Judy Austin was born Judith Uchechukwu Muoghalu on 31 December 1991, in Umuoji, Idemili North Local Government Area of Anambra State, in southeastern Nigeria. She is of Igbo heritage, and her early years and schooling were rooted in Anambra. According to several Nigerian entertainment biographies, she completed her primary and secondary education in the state before going on to study at Nnamdi Azikiwe University in Awka.
Like many performers, she did not arrive in front of the camera through a single door. Before acting, she worked as a model while still at university, and reports indicate she did some singing as well. That mix of pursuits gave her a foothold in the entertainment world and a sense of how to carry herself on a set and in front of an audience. By the time the acting opportunity came, she was not a complete stranger to performance.
She is commonly known professionally as Judy Austin, and following her 2022 marriage she has also gone by Judy Austin Yul-Edochie in some public-facing accounts. Across her career she has built an identity that spans more than acting alone: she has described herself as a movie producer, a brand influencer, and an entrepreneur, with reports listing her as the CEO of a boutique business that carries her name.
The Nollywood Career and Output

Judy Austin’s screen career began in earnest in 2013. After that early break with Silvester Madueke, she went on to feature in a string of Nollywood productions, the kind of high-volume, fast-moving film industry that gives working actors steady employment and the chance to build a body of work quickly.

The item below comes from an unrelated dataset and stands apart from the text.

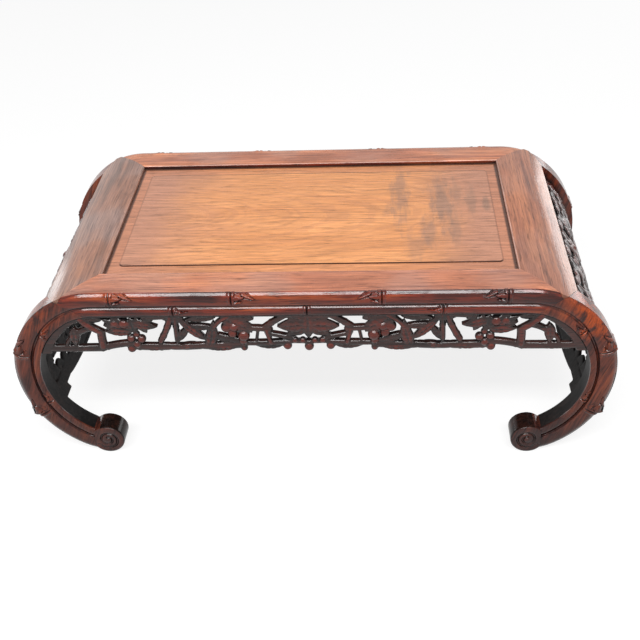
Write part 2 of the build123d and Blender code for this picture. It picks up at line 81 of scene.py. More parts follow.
shoulder_x = half_length - haunch_radius - (shoulder_radius - haunch_radius) * sin(shoulder_turn)
shoulder_z = table_height - shoulder_radius
haunch_x = half_length - haunch_radius
knee_z = shoulder_z + (shoulder_radius - haunch_radius) * cos(shoulder_turn)
knee_rise = knee_z + sole_flat
shin_chord = foot_reach**2 + knee_rise**2 - 2 * knee_rise * foot_radius
shin_radius = shin_chord / (2 * (foot_reach - foot_radius))
shin_x = half_length - shin_radius
sole_x = half_length - foot_reach
foot_z = foot_radius - sole_flat
shin_turn = pi / 2 + atan2(knee_z - foot_z, sole_x - shin_x)

c_arcs = [
    (shoulder_x, shoulder_z, shoulder_radius, 0.0, shoulder_turn),
    (haunch_x, knee_z, haunch_radius, shoulder_turn, pi / 2),
    (shin_x, knee_z, shin_radius, pi / 2, shin_turn),
    (sole_x, foot_z, foot_radius, shin_turn, pi),
]


def c_distance(turn):
    """Distance along the outer face, from the table's middle, to where it has turned this far."""
    distance = shoulder_x
    for x, z, radius, first, last in c_arcs:
        distance += radius * max(0.0, min(turn, last) - first)
    return distance


def on_c(distance, y, inset):
    """Place of a point this far along the outer face and this deep under it; left is negative."""
    side = -1 if distance < 0 else 1
    left = abs(distance) - shoulder_x
    if left <= 0:
        return Vector((distance, y, table_height - inset))
    for x, z, radius, first, last in c_arcs:
        length = radius * (last - first)
        if left <= length or last == pi:
            break
        left -= length
    turn = first + left / radius
    reach = radius - inset
    return Vector((side * (x + reach * sin(turn)), y, z + reach * cos(turn)))


print("outer face from middle to sole", round(c_distance(pi), 4))

# %% [markdown]
# ## Helpers for hand modelling
#
# Long carved pieces all start the same way: a cylinder whose length is cut into rings. Its points
# are then laid on the shape of the piece. A cylinder is chosen because it is already closed, so
# the finished piece is closed too.

# %% A cylinder laid on a shape
def only(*pieces):
    """Select these pieces and nothing else."""
    bpy.ops.object.select_all(action="DESELECT")
    for piece in pieces:
        piece.select_set(True)
    bpy.context.view_layer.objects.active = pieces[0]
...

Nigerian entertainment outlets credit her with roles in films including titles cited as “Dance” (sometimes referenced as “Dancer”), “Native Girl,” and “Redemption,” and note that she rose in visibility through her on-screen work over the following years.
What distinguishes her from many performers who never move beyond acting is that she stepped behind the camera too. Reports identify her first outing as a producer as the film “Native Girl,” followed by a second production cited as “Fear.” Producing in Nollywood is no small undertaking. It means assembling cast and crew, managing budgets, and shouldering the financial risk of a project, and it signals an ambition to shape stories rather than simply appear in them. That producer credit matters to any honest account of her career, because it reframes her as a participant in how films get made, not only who appears in them.

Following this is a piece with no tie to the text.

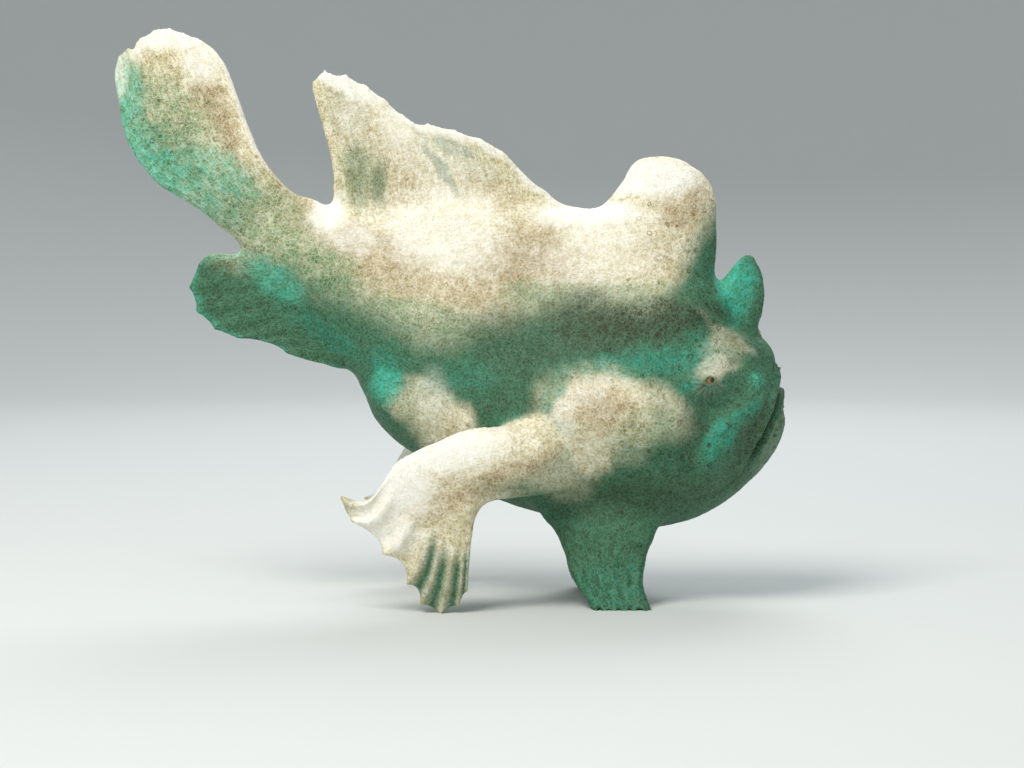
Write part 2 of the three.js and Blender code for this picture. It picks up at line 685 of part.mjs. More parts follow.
function lureTuft() {
  const { route } = LURE_ROD;
  const end = new THREE.Vector3(...route.at(-1));
  const lie = end.clone().sub(new THREE.Vector3(...route.at(-2))).normalize();
  const threads = [];
  for (let k = 0; k < LURE_TUFT.threads; k += 1) {
    const bend = LURE_TUFT.spread * (k / (LURE_TUFT.threads - 1) - 0.5);
    const out = lie.clone().applyAxisAngle(new THREE.Vector3(0, 1, 0), bend);
    const thread = new THREE.ConeGeometry(LURE_TUFT.radius, LURE_TUFT.length, 6);
    thread.rotateX(Math.PI / 2).translate(0, 0, LURE_TUFT.length / 2 - LURE_TUFT.overlap);
    threads.push(setOut(thread, end, out));
  }
  return threads;
}

// The fish: each named piece is cut clear of the ones that it grows from

const body = bodyGeometry();
const bodySolid = solidOf(body);
const bodyRoom = swollen(body);
const thirdSpine = headSpine(THIRD_SPINE);
const secondSpine = headSpine(SECOND_SPINE);
const thirdSpineRoom = swollen(thirdSpine);

const tailFrame = bodyAxis(TAIL_CUT);
const tailCut = (reach) => [
  tailFrame.x - reach * tailFrame.forward[1],
  tailFrame.z + reach * tailFrame.forward[0],
];

const pieces = {
  head: headSolid(bodySolid),
  torso: trimmed(
    trimmed(bodySolid, HEAD_CUT.top, HEAD_CUT.bottom, GAP / 2), tailCut(-1), tailCut(1), GAP / 2),
  tail: trimmed(bodySolid, tailCut(1), tailCut(-1), GAP / 2),
  caudal_fin: solidOf(caudalFin()),
  dorsal_fin: solidOf(dorsalFin()).subtract(bodyRoom).subtract(thirdSpineRoom),
  anal_fin: solidOf(analFin()).subtract(bodyRoom),
  third_dorsal_spine: solidOf(thirdSpine).subtract(bodyRoom),
  second_dorsal_spine: solidOf(secondSpine).subtract(bodyRoom).subtract(thirdSpineRoom),
};

let lure = solidOf(lureRod());
for (const thread of lureTuft()) lure = lure.add(solidOf(thread));
pieces.illicium = lure.subtract(bodyRoom).subtract(swollen(secondSpine)).subtract(thirdSpineRoom);

// The limbs and eye of one side, made on the right
function sidePieces(handSpread) {
  const arm = solidOf(pectoralArm()).subtract(bodyRoom);
  const hand = aboveFloor(solidOf(pectoralFin(handSpread)).subtract(bodyRoom));
  return {
    pectoral_arm: geometryOf(arm),
    pectoral_fin: geometryOf(hand),
    pelvic_fin: geometryOf(aboveFloor(solidOf(pelvicFin()).subtract(bodyRoom))),
    eye: geometryOf(solidOf(eyeball(EYE.radius))),
  };
}

// Colours: shades of cream for the skin, and a wet gold eye
const FIN_COLOUR = 0xddd3bb;
const COLOUR_OF = {
  head: 0xcfc4aa,
  torso: 0xd8ccb2,
  tail: 0xd3c9b0,
  third_dorsal_spine: 0xe2d8c2,
  second_dorsal_spine: 0xe2d8c2,
  pectoral_arm: 0xd8ccb2,
  eye: 0xb08a3c,
};
const SKIN_ROUGHNESS = 0.72;
const EYE_ROUGHNESS = 0.12;

const frogfish = new THREE.Group();

function addPiece(kind, ending, geometry) {
  const material = new THREE.MeshStandardMaterial({
    color: COLOUR_OF[kind] ?? FIN_COLOUR,
    roughness: kind === 'eye' ? EYE_ROUGHNESS : SKIN_ROUGHNESS,
    metalness: 0,
  });
  const mesh = new THREE.Mesh(geometry, material);
  mesh.name = kind + ending;
  frogfish.add(mesh);
}

for (const [kind, solid] of Object.entries(pieces)) addPiece(kind, '', geometryOf(solid));
for (const [kind, geometry] of Object.entries(sidePieces(1))) addPiece(kind, '_right', geometry);
for (const [kind, geometry] of Object.entries(sidePieces(LEFT_HAND_SPREAD))) {
  addPiece(kind, '_left', facingOut(mirrored(geometry)));
}

// The origin is under the middle of the fish, on the floor
const extent = new THREE.Box3().setFromObject(frogfish);
frogfish.position.x = -(extent.min.x + extent.max.x) / 2;
frogfish.position.y = -(extent.min.y + extent.max.y) / 2;

export default frogfish;
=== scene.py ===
# The looks of a life-size frogfish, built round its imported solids.
# Its shapes are worked out in millimetres, in the frame that the outlines are drawn in, and then
# set in place in metres. The head points to +X, the fish's right side is -Y, the floor is z = 0.

import itertools
import math

import bmesh
import bpy
import numpy as np
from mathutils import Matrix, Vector
from mathutils.kdtree import KDTree


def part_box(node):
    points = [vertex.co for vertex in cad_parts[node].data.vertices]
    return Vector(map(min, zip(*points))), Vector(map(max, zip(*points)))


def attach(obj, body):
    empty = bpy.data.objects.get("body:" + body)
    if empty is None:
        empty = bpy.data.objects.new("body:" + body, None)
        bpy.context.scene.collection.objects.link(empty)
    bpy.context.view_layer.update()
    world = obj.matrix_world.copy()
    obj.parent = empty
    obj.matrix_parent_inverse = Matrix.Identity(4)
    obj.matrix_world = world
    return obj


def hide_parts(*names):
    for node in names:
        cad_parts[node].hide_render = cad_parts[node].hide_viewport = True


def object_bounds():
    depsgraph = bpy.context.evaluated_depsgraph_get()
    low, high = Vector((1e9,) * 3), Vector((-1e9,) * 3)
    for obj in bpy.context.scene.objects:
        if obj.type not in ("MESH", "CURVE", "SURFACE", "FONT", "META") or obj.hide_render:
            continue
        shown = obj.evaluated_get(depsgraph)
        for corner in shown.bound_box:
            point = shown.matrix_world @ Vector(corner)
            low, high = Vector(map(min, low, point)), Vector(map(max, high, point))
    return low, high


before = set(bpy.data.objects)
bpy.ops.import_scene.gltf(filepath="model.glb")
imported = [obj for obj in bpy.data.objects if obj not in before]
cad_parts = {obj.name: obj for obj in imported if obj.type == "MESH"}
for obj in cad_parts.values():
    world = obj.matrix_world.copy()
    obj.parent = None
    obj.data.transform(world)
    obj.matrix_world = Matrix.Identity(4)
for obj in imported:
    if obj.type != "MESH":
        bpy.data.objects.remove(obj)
cad_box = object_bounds()

MM = 0.001

# How fine the skin is, the shapes that it is fused from, and the eyes
VOXEL = 0.45
SOURCE_STEP = 0.7
EYE_ROWS = 90
EYE_TURNS = 96
BODY_ROWS = 300
BODY_TURNS = 420
NOSE_STEP = 0.6
SPINE_ROWS = 110
SPINE_TURNS = 160

# The camera, which stands where the photo was taken from, and the photo's size in pixels
CAMERA_PLACE = (24.51, -898.77, 128.42)
CAMERA_TILT = math.radians(87)
LENS = 83.26
SENSOR_WIDTH = 36
PHOTO_SIZE = (1024, 768)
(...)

It is also worth situating her within the broader machine she works in. Nollywood is one of the largest film industries in the world by sheer volume of output, a sprawling ecosystem that ranges from low-budget straight-to-video productions to glossy cinema releases and, increasingly, films made specifically for streaming and YouTube audiences. An actor who survives and stays bankable in that environment over a decade is not coasting. The pace is relentless, roles are competitive, and audiences are quick to move on. Judy Austin’s longevity in that system, from a 2013 newcomer to a recognizable name with both acting and producing credits, reflects a working professional rather than a flash in the pan.
In more recent years, much of her on-screen output has come alongside actor Yul Edochie, with the two appearing together in a number of Nollywood and online-distributed films. Titles circulating on Nigerian film channels in 2024 and 2025 include works such as “Husband Hunters,” “Home Wrecker,” and “Me and You 4Ever,” many of them distributed through the YouTube-driven Nollywood pipeline that has become a major engine for Nigerian movies. Whatever one makes of the off-screen story, the work itself has continued.

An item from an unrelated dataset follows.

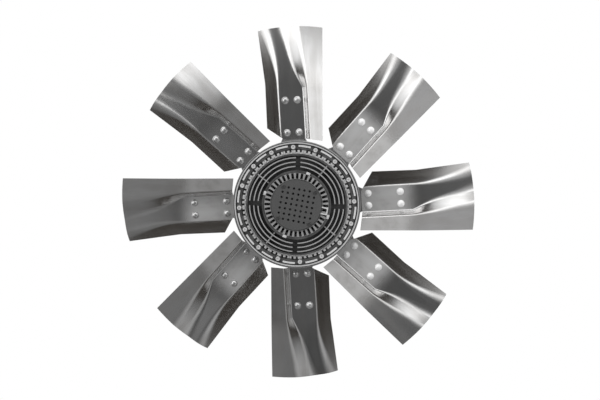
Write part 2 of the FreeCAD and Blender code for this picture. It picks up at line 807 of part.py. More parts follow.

The Moment That Changed Her Public Life
To understand why “Judy Austin” became one of the most typed names in Nigerian search, you have to go back to April 2022.
On 27 April 2022, Yul Edochie, a well-known Nollywood actor and son of veteran actor Pete Edochie, publicly announced that he had taken Judy Austin as a second wife. In the same announcement, he revealed that the couple had welcomed a son together. At the time, Yul Edochie was still married to his first wife, May Edochie, to whom he had been married for many years.
The announcement, made on social media, landed like a thunderclap across Nigerian entertainment circles. It is worth being precise about what was actually stated publicly, because so much of what followed online was speculation. Yul Edochie himself made the declaration. May Edochie, responding in the comments of his post, wrote words to the effect of calling on God’s judgment over the union, a reaction widely reported by Nigerian outlets at the time. Those are the documented public facts: an announcement by one party, and a brief public response by another. Everything beyond that, the private feelings, the household details, the precise sequence of a marriage’s breakdown, belongs to the people who lived it, not to the headlines.
For her part, Judy Austin has consistently maintained that her own first marriage had ended well before any relationship with Yul Edochie. She has stated publicly that her first marriage, to a man identified in reports as Emmanuel Obasi, ended in March 2013. When an old video resurfaced in which she denied dating Edochie while still married, she reiterated that timeline and described the claims against her as false. That is her stated position, reported here as her account rather than as settled fact, because the inner truth of any marriage is rarely something outsiders can verify.